Comment 37 for bug 66015

Revision history for this message
In , Era+mozilla (era+mozilla) wrote :

User-Agent: Mozilla/5.0 (X11; U; Linux x86_64; en-US; rv:1.9.0.13) Gecko/2009080316 Ubuntu/8.10 (intrepid) Firefox/3.0.13
Build Identifier: Mozilla/5.0 (X11; U; Linux x86_64; en-US; rv:1.9.0.13) Gecko/2009080316 Ubuntu/8.10 (intrepid) Firefox/3.0.13

It seems that the code for finding spelling dictionaries in inlineSpellCheckUI.js expects nonstandard dictionary names. On Linux, most spelling dictionaries have a file name like lc_RC where lc = language code (e.g. "en") and RC = region code (e.g. "US"), separated by an underscore. By contrast, Mozilla expects the separator to be a hyphen.

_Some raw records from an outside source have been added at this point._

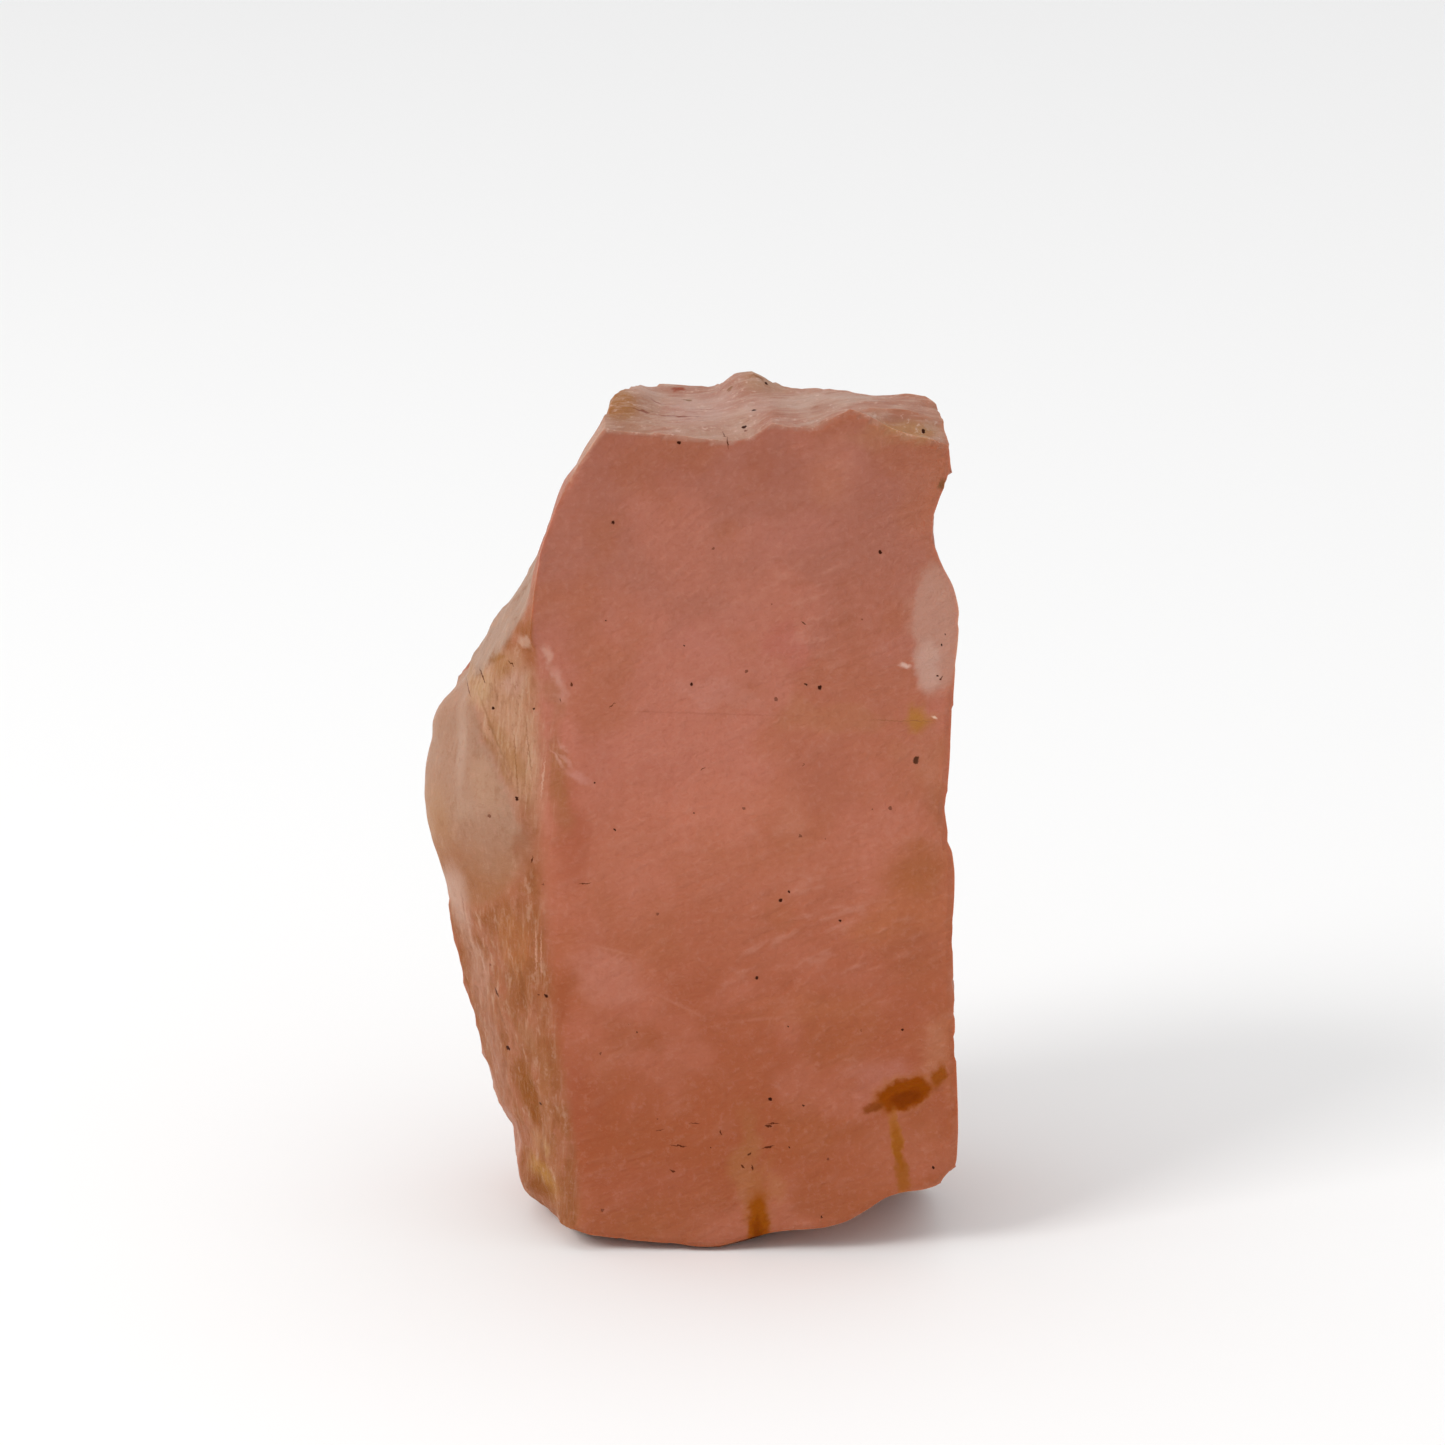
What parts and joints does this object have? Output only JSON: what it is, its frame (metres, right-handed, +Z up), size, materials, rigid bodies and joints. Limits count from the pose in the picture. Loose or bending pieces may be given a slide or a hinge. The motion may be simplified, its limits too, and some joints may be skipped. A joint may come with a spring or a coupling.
{
  "type": "rose quartz specimen",
  "caption": "Tall broken lump of massive rose quartz with a broad flat front, a swollen left flank and rusty stains, standing on its flat base.",
  "frame": {"origin": "on the base plane, below the middle of the stone's bounding box", "axes": "+Z up the stone, -Y out of the broad flat front, +X to the right as the front is seen"},
  "size_m": [0.064, 0.0468, 0.1018],
  "materials": {
    "rose_quartz": "fresh fracture, dull to waxy, slightly translucent at thin edges"
  },
  "bodies": {
    "root": {"rose_quartz": "rose_quartz"}
  },
  "joints": []
}
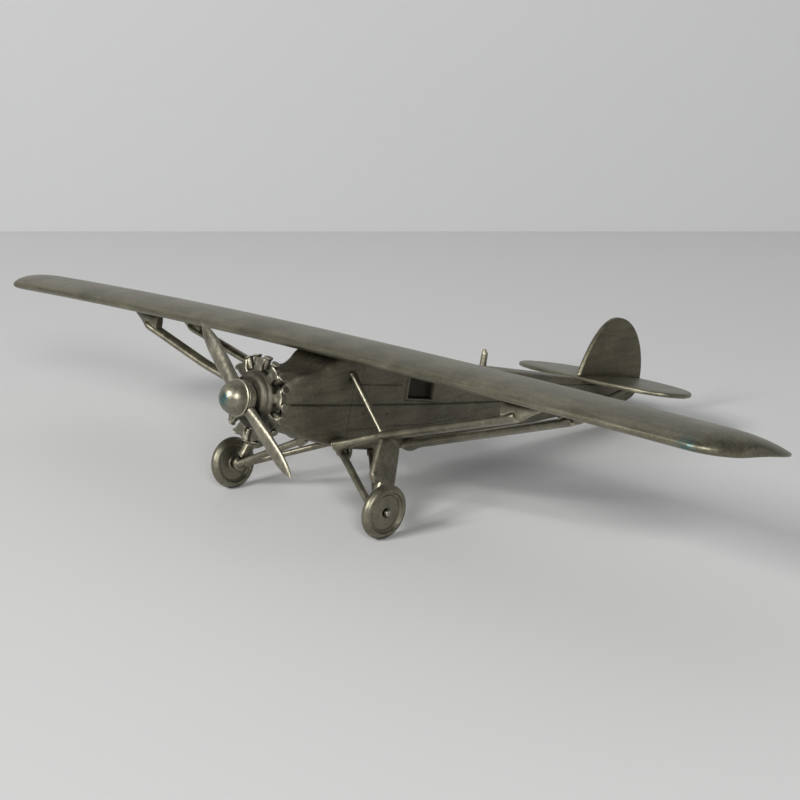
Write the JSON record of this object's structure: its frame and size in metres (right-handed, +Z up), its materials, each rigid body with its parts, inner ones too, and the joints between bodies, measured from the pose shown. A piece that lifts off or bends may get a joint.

On a Fedora 12 alpha Live CD, when you install hunspell-en (the dictionary pack for English for hunspell) you get a language menu with unreadable computer-ish names like "en_GB" and "en_US". On Windows (and Debian, because they have a workaround in place), you get human-readable names like "English / United Kingdom" and "English / United States" in the spelling dictionary language menu.

Reproducible: Always

Steps to Reproduce:
1. Navigate to a page with a <textarea> or other spell-checkable element
2. Type in some typos
3. Right-click in the textarea, and inspect the Languages > submenu in the menu you got when you right-clicked
Actual Results:
 en_AU
 en_ZA
 en_GB
 en_US

Expected Results:
 English / Australia
 English / South Africa
 English / United Kingdom
 English / United States

https://bugs.launchpad.net/ubuntu/+source/firefox/+bug/66015 is a related Ubuntu bug which has lots of triage notes (and also a fair amount of noise).

Note that Ubuntu inherited the Debian workaround, which has a problem (which is really the topic of the Ubuntu bug in question): it displays *both* the underscored names and the human-readable names.